#### Collected data:
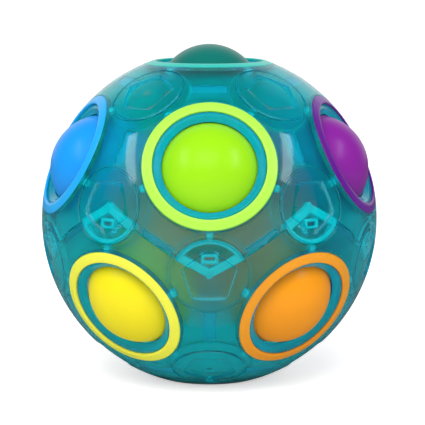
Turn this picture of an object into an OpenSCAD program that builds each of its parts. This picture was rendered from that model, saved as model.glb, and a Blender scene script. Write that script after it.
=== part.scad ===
// Colour-matching ball puzzle: a hollow translucent sphere with twelve round ports.
// Eleven coloured balls stand in the ports, backed by one soft core, and one port is empty.
// A ball is pressed in against the core and passed under the shell into the empty port.
// Millimetres. The origin is on the surface that the sphere stands on, below its centre.

/* [Shell] */
// Outside diameter of the sphere
shell_d = 70; // [68:0.5:78]
// Wall thickness between the ribs
shell_wall = 2.8; // [2.5:0.1:3.2]
// Gap along the zigzag joint of the two halves
seam_gap = 0.3; // [0.1:0.05:0.4]

/* [Colour rings] */
// Outside diameter of a ring where its face meets the shell
ring_d = 26.4; // [25:0.1:27]
// Width of a ring, from its bore to its outer wall
ring_w = 2.1; // [1.6:0.1:2.6]
// Height of a ring's outer wall, which is the depth of its seat
ring_h = 1.4; // [1:0.1:1.6]
// Width of the flat land round a ring's mouth
ring_land = 0.5; // [0.3:0.1:0.8]
// Clearance round a ring in its seat
ring_fit = 0.1; // [0.05:0.05:0.2]

/* [Ports] */
// Diameter of the lip that keeps a ball in
lip_d = 18.7; // [18:0.1:19.4]
// How far the funnel's outer edge lies below the ring's mouth
funnel_drop = 0.35; // [0.2:0.05:0.6]

/* [Balls] */
// Diameter of a ball
ball_d = 21.8; // [21:0.1:22.4]
// How far a ball stands out of the sphere
ball_proud = 1.4; // [0.8:0.1:1.8]
// Clearance between a ball and its seat in the shell
ball_gap = 0.3; // [0.25:0.05:0.5]

/* [Core] */
// Clearance between the core and the balls that it backs
core_gap = 0.2; // [0.1:0.05:0.4]
// Wall thickness of the hollow core
core_wall = 2.5; // [1.5:0.1:4]

/* [Discs] */
// Diameter of the round disc at each meeting of three ports
disc_d = 15; // [13:0.1:15.4]
// Thickness of a disc at its rim, where it laps over the other half
disc_t = 1.2; // [1:0.1:1.4]
// Width of the groove round a disc
groove_w = 0.35; // [0.2:0.05:0.5]
// Depth of the groove round a disc
groove_depth = 0.35; // [0.2:0.05:0.5]
// Corner-to-corner diameter of the five-sided recess in a disc
pentagon_d = 11.4; // [9:0.1:12]
// Depth of the five-sided recess
pentagon_depth = 0.4; // [0.2:0.05:0.6]
// Clearance between a lapping disc and the half under it
lap_fit = 0.1; // [0.05:0.05:0.2]

/* [Catches] */
// Width of the catch under a lapping disc
catch_w = 3; // [2:0.1:4]
// Length of the catch, away from the disc's centre
catch_l = 1.4; // [1:0.1:2]
// Distance from the disc's centre to the middle of the catch
catch_offset = 3.7; // [3:0.1:4.4]

/* [Ribs] */
// Width of a rib that runs from disc to disc
rib_w = 2.4; // [1.6:0.1:3]
// Width of a rib that runs along the zigzag joint, which the two halves share
seam_rib_w = 1.6; // [1.2:0.1:2.4]
// Height of the ribs on the inner wall
rib_h = 1; // [0.6:0.1:1.2]
// Width of the short rib between a disc and a port
nub_w = 1.5; // [1:0.1:2]

/* [Hidden] */
$fn = 96;

shell_r = shell_d / 2;
inner_r = shell_r - shell_wall;
ring_r = ring_d / 2;
ring_bore_r = ring_r - ring_w;
lip_r = lip_d / 2;
ball_r = ball_d / 2;
disc_r = disc_d / 2;
pentagon_r = pentagon_d / 2;
// Overlap that lets a catch fuse with its disc, and a short rib start under a disc's rim
bond = 0.3;
// Distance past the sphere that every cutter reaches
past = 3;

// Height of the sphere's surface above its centre, at a distance r from the axis of a feature
function surface_h(r) = sqrt(shell_r * shell_r - r * r);
// The same for the inner wall
function inner_h(r) = sqrt(inner_r * inner_r - r * r);

// The sphere stands on the land of the empty port's ring
mouth_h = surface_h(ring_bore_r + ring_land);
seat_h = surface_h(ring_r) - ring_h;
disc_floor = surface_h(disc_r) - disc_t;
ball_h = shell_r + ball_proud - ball_r;
core_r = ball_h - ball_r - core_gap;
// The lip lies where the ball's seat has the lip's radius
seat_r = ball_r + ball_gap;
lip_h = ball_h + sqrt(seat_r * seat_r - lip_r * lip_r);

// Angles between the axes of the twelve ports, the twenty discs and the thirty ribs
port_turn = atan(2);
disc_turn = atan(3 - sqrt(5));
far_disc_turn = atan(3 + sqrt(5));
rib_turn = port_turn / 2;
far_rib_turn = 90 - rib_turn;
lap = 360 / 5;
half_lap = lap / 2;
// A rib's length is the straight line between the axes of its two discs
rib_l = 2 * inner_r * sin((far_disc_turn - disc_turn) / 2);
// Room between a disc's rim and the ring next to it, along the surface's chord
nub_l = shell_r * sin(disc_turn - asin(ring_r / shell_r)) - disc_r;

// Puts a feature, drawn on +Z, at a tilt from +Z and a turn round the sphere
module place(tilt, turn, spin = 0) {
    rotate([0, 0, turn]) rotate([tilt, 0, 0]) rotate([0, 0, spin]) children();
}

// Ports of the upper half: the top one and five round it
module upper_ports() {
    children();
    for (i = [0 : 4]) place(port_turn, i * lap) children();
}

// The lower half is the upper one turned over
module turned_over() {
    rotate([180, 0, 0]) children();
}

// Discs that lie wholly on the upper half
module upper_discs() {
    for (i = [0 : 4]) place(disc_turn, half_lap + i * lap) children();
}

// Discs of the upper half that lap over the lower half; +Y points to the lower half
module lapping_discs() {
    for (i = [0 : 4]) place(far_disc_turn, half_lap + i * lap, 180) children();
}

// Discs of the lower half that lap over the upper half; +Y points to the upper half
module lapped_discs() {
    for (i = [0 : 4]) place(180 - far_disc_turn, i * lap) children();
}

// Direction of the zigzag's corner i, from the centre: it goes up to a lapping disc, then down
function zigzag(i) =
    let (tilt = i % 2 == 0 ? far_disc_turn : 180 - far_disc_turn)
    let (turn = half_lap * (i + 1))
    [sin(tilt) * sin(turn), -sin(tilt) * cos(turn), cos(tilt)];

// Space above the zigzag joint: ten flat faces that meet at the centre, carried up past the sphere
module upper_space() {
    reach = shell_d;
    low = [for (i = [0 : 9]) zigzag(i) * reach];
    high = [for (p = low) [p[0], p[1], p[2] + 2 * reach]];
    points = concat([[0, 0, 0], [0, 0, 2 * reach]], low, high);
    floor_faces = [for (i = [0 : 9]) [0, 2 + i, 2 + (i + 1) % 10]];
    roof_faces = [for (i = [0 : 9]) [1, 12 + (i + 1) % 10, 12 + i]];
    side_faces = [for (i = [0 : 9]) [2 + i, 12 + i, 12 + (i + 1) % 10, 2 + (i + 1) % 10]];
    translate([0, 0, seam_gap / 2])
        polyhedron(points, concat(floor_faces, roof_faces, side_faces));
}

// One disc's outline as a solid bar, from a height above the centre to past the sphere
module disc_bar(from_h, r) {
    translate([0, 0, from_h]) cylinder(h = shell_r + past - from_h, r = r);
}

// Groove round a disc, out to the clearance round a lapping disc
module disc_groove() {
    difference() {
        disc_bar(inner_r, disc_r + lap_fit);
        disc_bar(inner_r - past, disc_r - groove_w);
        sphere(r = shell_r - groove_depth);
    }
}

// Five-sided recess in a disc, one corner towards +Y; its corners slope outwards at 45 degrees
module pentagon_recess() {
    h = shell_wall + past;
    low_r = pentagon_r - (surface_h(pentagon_r) - inner_r);
    difference() {
        translate([0, 0, inner_r]) rotate([0, 0, 90])
            cylinder(h = h, r1 = low_r, r2 = low_r + h, $fn = 5);
        sphere(r = shell_r - pentagon_depth);
    }
}

// Catch under a lapping disc, which hooks through a window in the other half
module catch_block(fit) {
    w = catch_w + 2 * fit;
    l = catch_l + 2 * fit;
    h = disc_floor + bond - inner_r + past;
    translate([-w / 2, catch_offset - l / 2, inner_r - past]) cube([w, l, h]);
}

// What is cut from the shell at a port: the ring's seat, the funnel and the ball's own space
module port_cut() {
    rotate_extrude() polygon([
        [0, ball_h],
        [lip_r, ball_h],
        [lip_r, lip_h],
        [ring_bore_r - ring_fit, mouth_h - funnel_drop],
        [ring_bore_r - ring_fit, seat_h],
        [ring_r + ring_fit, seat_h],
        [ring_r + ring_fit, shell_r + past],
        [0, shell_r + past]
    ]);
    translate([0, 0, ball_h]) sphere(r = seat_r);
}

// Three short ribs from under a disc's rim to the ports round it
module nubs() {
    h = inner_h(disc_r) - rib_h;
    for (i = [0 : 2])
        rotate([0, 0, i * 120]) translate([-nub_w / 2, disc_r - bond, h])
            cube([nub_w, nub_l + bond, shell_r - h]);
}

// Straight rib between two discs
module rib_bar(w) {
    l = rib_l - disc_d;
    h = inner_h(w / 2) - rib_h;
    translate([-l / 2, -w / 2, h]) cube([l, w, shell_r - h]);
}

// Every rib on the upper half's inner wall, as bars that reach out into the wall
module upper_ribs() {
    for (i = [0 : 4]) {
        place(rib_turn, i * lap) rib_bar(rib_w);
        place(far_rib_turn, half_lap + i * lap, 90) rib_bar(rib_w);
        place(90, half_lap / 2 + i * lap, rib_turn) rib_bar(seam_rib_w);
        place(90, -half_lap / 2 + i * lap, -rib_turn) rib_bar(seam_rib_w);
    }
    upper_discs() nubs();
    lapping_discs() nubs();
}

// The hollow of the sphere, less the ribs that stand into it
module hollow() {
    difference() {
        sphere(r = inner_r);
        upper_ribs();
    }
}

// The upper half: its share of the wall, with discs that lap over the lower half
module upper_half() {
    difference() {
        sphere(r = shell_r);
        hollow();
        lower_share();
        upper_ports() port_cut();
        upper_discs() pentagon_recess();
        lapping_discs() pentagon_recess();
        upper_discs() disc_groove();
        lapping_discs() disc_groove();
    }
}

// Everything that isn't the upper half's
module lower_share() {
    difference() {
        union() {
            difference() {
                cube(4 * shell_r, center = true);
                upper_space();
            }
            lapped_discs() {
                disc_bar(disc_floor - lap_fit, disc_r + lap_fit);
                catch_block(lap_fit);
            }
        }
        lapping_discs() {
            disc_bar(disc_floor, disc_r);
            catch_block(0);
        }
    }
}

// One colour ring: its face follows the sphere, down to a flat land at the mouth
module port_ring() {
    rotate_extrude() intersection() {
        circle(r = shell_r);
        translate([ring_bore_r, seat_h]) square([ring_r - ring_bore_r, mouth_h - seat_h]);
    }
}

module port_ball() {
    translate([0, 0, ball_h]) sphere(r = ball_r);
}

// Lifts what is drawn round the sphere's centre onto the surface it stands on
module standing() {
    translate([0, 0, mouth_h]) children();
}

module upper_shell() { color([0.05, 0.62, 0.74, 0.55]) standing() upper_half(); }
module lower_shell() { color([0.05, 0.62, 0.74, 0.55]) standing() turned_over() upper_half(); }
module inner_core() {
    color([0.85, 0.9, 0.92]) standing() difference() {
        sphere(r = core_r);
        sphere(r = core_r - core_wall);
    }
}

// Ports are named by the colour of their ring: the top one, then the upper and lower rounds
module at_top() { standing() children(); }
module at_upper(i) { standing() place(port_turn, i * lap) children(); }
module at_lower(i) { standing() place(180 - port_turn, half_lap + i * lap) children(); }
module at_bottom() { standing() turned_over() children(); }

module turquoise_ring() { color([0, 0.84, 0.78]) at_top() port_ring(); }
module lime_ring() { color([0.72, 1, 0.3]) at_upper(0) port_ring(); }
module purple_ring() { color([0.48, 0.12, 0.62]) at_upper(1) port_ring(); }
module pink_ring() { color([1, 0.45, 0.7]) at_upper(2) port_ring(); }
module green_ring() { color([0.1, 0.7, 0.25]) at_upper(3) port_ring(); }
module blue_ring() { color([0.1, 0.7, 1]) at_upper(4) port_ring(); }
module orange_ring() { color([1, 0.65, 0]) at_lower(0) port_ring(); }
module navy_ring() { color([0.1, 0.2, 0.65]) at_lower(1) port_ring(); }
module red_ring() { color([0.9, 0.1, 0.1]) at_lower(2) port_ring(); }
module white_ring() { color([0.95, 0.95, 0.95]) at_lower(3) port_ring(); }
module yellow_ring() { color([1, 1, 0.3]) at_lower(4) port_ring(); }
module grey_ring() { color([0.6, 0.62, 0.65]) at_bottom() port_ring(); }

module turquoise_ball() { color([0, 0.55, 0.5]) at_top() port_ball(); }
module lime_ball() { color([0.6, 0.9, 0.1]) at_upper(0) port_ball(); }
module purple_ball() { color([0.55, 0.12, 0.63]) at_upper(1) port_ball(); }
module pink_ball() { color([1, 0.35, 0.6]) at_upper(2) port_ball(); }
module green_ball() { color([0.05, 0.6, 0.2]) at_upper(3) port_ball(); }
module blue_ball() { color([0, 0.6, 1]) at_upper(4) port_ball(); }
module orange_ball() { color([1, 0.5, 0.05]) at_lower(0) port_ball(); }
module navy_ball() { color([0.08, 0.15, 0.55]) at_lower(1) port_ball(); }
module red_ball() { color([0.85, 0.06, 0.08]) at_lower(2) port_ball(); }
module white_ball() { color([0.93, 0.93, 0.93]) at_lower(3) port_ball(); }
module yellow_ball() { color([1, 0.92, 0]) at_lower(4) port_ball(); }

upper_shell();
lower_shell();
inner_core();
turquoise_ring();
lime_ring();
purple_ring();
pink_ring();
green_ring();
blue_ring();
orange_ring();
navy_ring();
red_ring();
white_ring();
yellow_ring();
grey_ring();
turquoise_ball();
lime_ball();
purple_ball();
pink_ball();
green_ball();
blue_ball();
orange_ball();
navy_ball();
red_ball();
white_ball();
yellow_ball();
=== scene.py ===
# %% [markdown]
# Colour-matching ball puzzle
#
# The real object is a hollow ball of translucent teal plastic, moulded in two halves. Twelve
# coloured rings mark its twelve round ports, and eleven coloured balls stand in them.
# This lesson dresses the solid model: it keeps every size and place, and adds the rounded
# edges, the finishes and the light that make it look like moulded plastic.

# %% Load the solid model
import math

import bmesh
import bpy
from mathutils import Matrix, Vector


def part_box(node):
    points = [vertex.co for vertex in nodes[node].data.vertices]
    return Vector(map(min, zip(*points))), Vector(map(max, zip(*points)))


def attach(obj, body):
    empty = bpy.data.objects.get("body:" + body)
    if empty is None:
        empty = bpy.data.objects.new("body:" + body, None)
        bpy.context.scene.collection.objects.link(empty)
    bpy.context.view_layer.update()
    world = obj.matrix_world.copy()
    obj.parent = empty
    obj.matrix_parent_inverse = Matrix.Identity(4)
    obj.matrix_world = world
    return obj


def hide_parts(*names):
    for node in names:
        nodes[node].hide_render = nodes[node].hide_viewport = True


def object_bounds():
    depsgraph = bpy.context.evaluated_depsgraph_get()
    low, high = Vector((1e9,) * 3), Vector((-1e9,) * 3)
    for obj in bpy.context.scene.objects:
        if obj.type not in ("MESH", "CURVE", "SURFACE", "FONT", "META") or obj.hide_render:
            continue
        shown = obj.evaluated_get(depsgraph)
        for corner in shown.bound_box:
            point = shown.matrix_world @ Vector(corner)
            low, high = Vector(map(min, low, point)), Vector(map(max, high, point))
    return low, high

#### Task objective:
Print again the material above, limited to the lines from the one holding "for corner in" through the last, inclusive.

#### Expected output:
        for corner in shown.bound_box:
            point = shown.matrix_world @ Vector(corner)
            low, high = Vector(map(min, low, point)), Vector(map(max, high, point))
    return low, high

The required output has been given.